The dialogue is insightful, edgy and poignant – and exquisitely realised by all four actors. Cadence, timing and non-verbal reactions are all on point. The tone is set for a bitter-sweet dramady that will surely engage anyone with a heart. And then a whole new dimension emerges …
As Debi invents the Theresa and Montgomery story, we – and Keith – can’t help but wonder to what degree her creative impulse echoes the state of her relationship with Keith. Or might it be vice versa, not least because the well-meaning Keith becomes more and more involved in its development. Did she ask or did he offer? The chicken/egg question is always there.
The script’s timeline follows the route Debi and the well-meaning Keith take in developing the story, so the backstory of how Theresa and Montgomery first became an item, for example, is enacted long after we’ve first met them on the brink of their breakup.

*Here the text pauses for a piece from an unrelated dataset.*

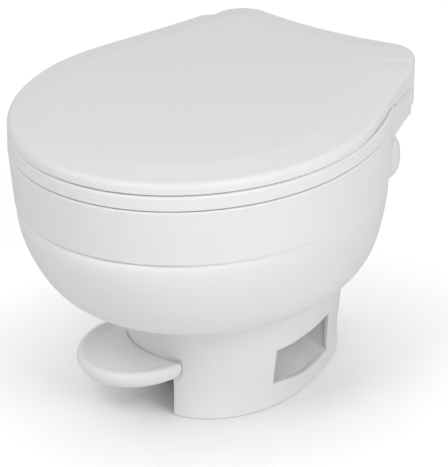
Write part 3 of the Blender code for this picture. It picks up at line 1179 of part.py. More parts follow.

Keith opines things like. “There are no wrong turns.” Debi defends a passage with, “It’s the kind of thing said by emotionally unavailable men trying to get women to sleep with them.” Poetry and songs are considered in the quest for the most effective way of getting to the ‘truth’; to the heart of it – and here, director Lia Kelly adds to the soundscape.
Given Keith has slept and Debi has worked through the night, she leaves him to do a copy edit. I won’t reveal any more except to say Keith’s uninvited imagination takes it in a whole new direction that gives rise to some wonderfully absurdist performances and imagery. As the promo blurb puts it: “the pair disappear down a rabbit hole of hot swimmers, gospel choirs, and questionable communication.”

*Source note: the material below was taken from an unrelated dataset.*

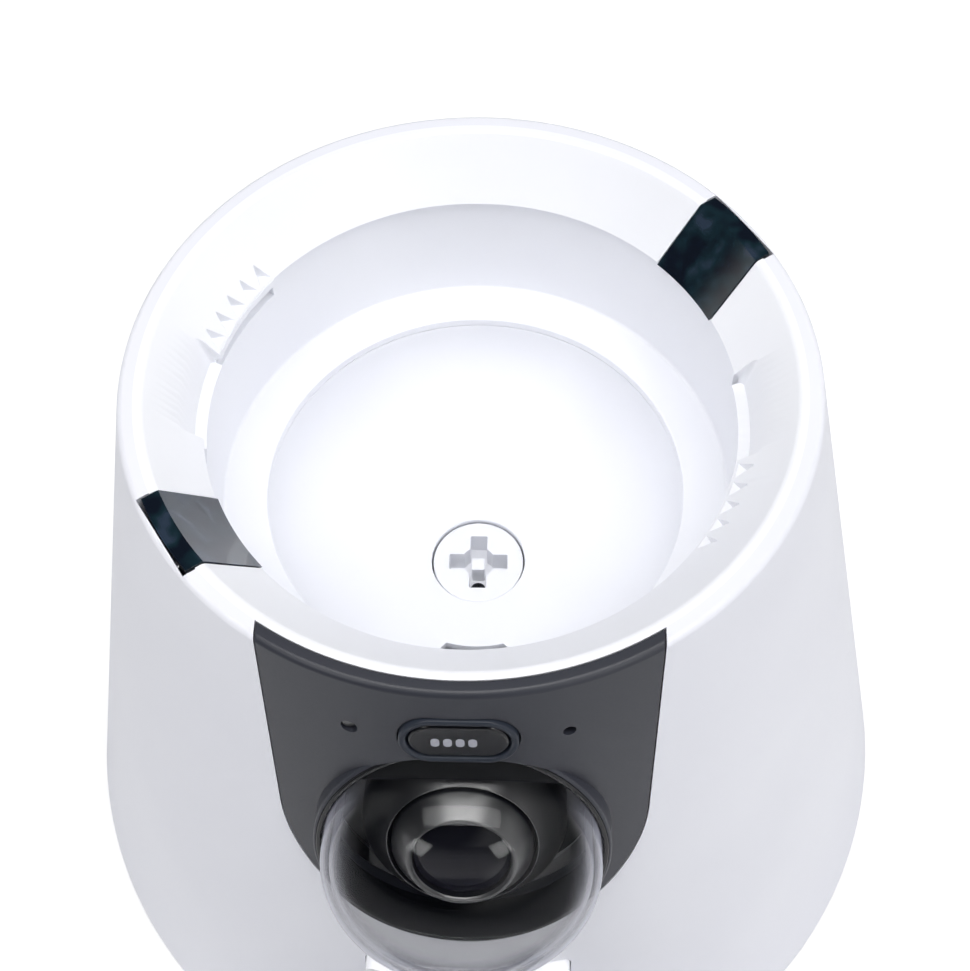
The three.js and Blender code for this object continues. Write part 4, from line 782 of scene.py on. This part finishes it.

I imagine Edit the Sad Parts will resonate in different ways for each audience member. The nature or primary relationship and their demise will capture many. Creatives may see it as a cautionary tale about the dangers of inviting feedback and/or collaboration – although we have to suppose McGee has benefited from it, unless this ending is his response to the critiques he’s had about earlier versions.
It may just be a dramatic manifestation of a post-breakup brain – or does it represent a state of being that makes the breakup inevitable? Chicken/egg. Self-fulfilling prophesy?
However you respond, I guarantee it won’t be passively. I can’t wait to see this in full production.